----- Data block -----
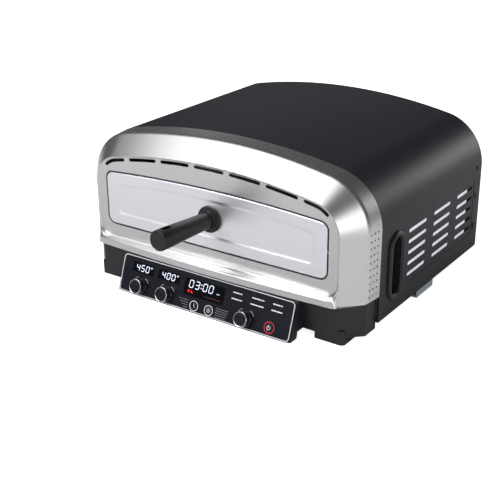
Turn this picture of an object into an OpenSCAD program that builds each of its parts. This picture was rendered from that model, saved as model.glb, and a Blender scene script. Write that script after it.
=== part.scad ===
// Countertop electric pizza oven: an arched steel casing on a moulded plinth, a pressed
// stainless front with a lift-out door, a sloping control panel and a stone-floored chamber.
// Millimetres. +X is the user's right, -Y the front, +Z up. Every piece is drawn from the
// front plane y = 0 and moved as one, so that the origin is under the middle of the oven.

/* [Casing] */
// Width of the casing
case_w = 480; // [470:1:500]
// Height of the casing's crown above the table
case_h = 248; // [244:1:262]
// Depth from the front plane to the back edge of the casing
case_d = 387; // [384:1:420]
// Radius of the two shoulders
shoulder_r = 76.8; // [70:0.2:82]
// Height of the casing's lower edge above the table
case_z = 21; // [20:0.5:23]
// Thickness of the folded steel sheet
sheet = 1.2; // [0.8:0.1:1.4]
// Width of the flange folded in along the casing's lower edges
case_flange_w = 12; // [10:1:14]
// Distance of the rear panel inside the casing's back edge
rear_recess = 10; // [9.5:0.5:14]

/* [Side vents] */
// Slots in each column of vents
vent_rows = 5; // [3:1:5]
// Distance between the rows of vents
vent_pitch_z = 16.5; // [14:0.5:17]
// Height of the lowest vent
vent_z = 61.5; // [59:0.5:64]
// Columns of vents on each side
vent_cols = 3; // [2:1:3]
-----
Challenge: The lines from the top of the data above down to the line containing "of the oven." are to be copied exactly; no other line should appear.

Result below:
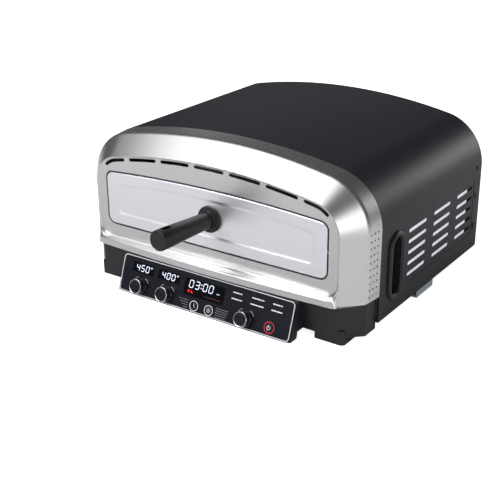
Turn this picture of an object into an OpenSCAD program that builds each of its parts. This picture was rendered from that model, saved as model.glb, and a Blender scene script. Write that script after it.
=== part.scad ===
// Countertop electric pizza oven: an arched steel casing on a moulded plinth, a pressed
// stainless front with a lift-out door, a sloping control panel and a stone-floored chamber.
// Millimetres. +X is the user's right, -Y the front, +Z up. Every piece is drawn from the
// front plane y = 0 and moved as one, so that the origin is under the middle of the oven.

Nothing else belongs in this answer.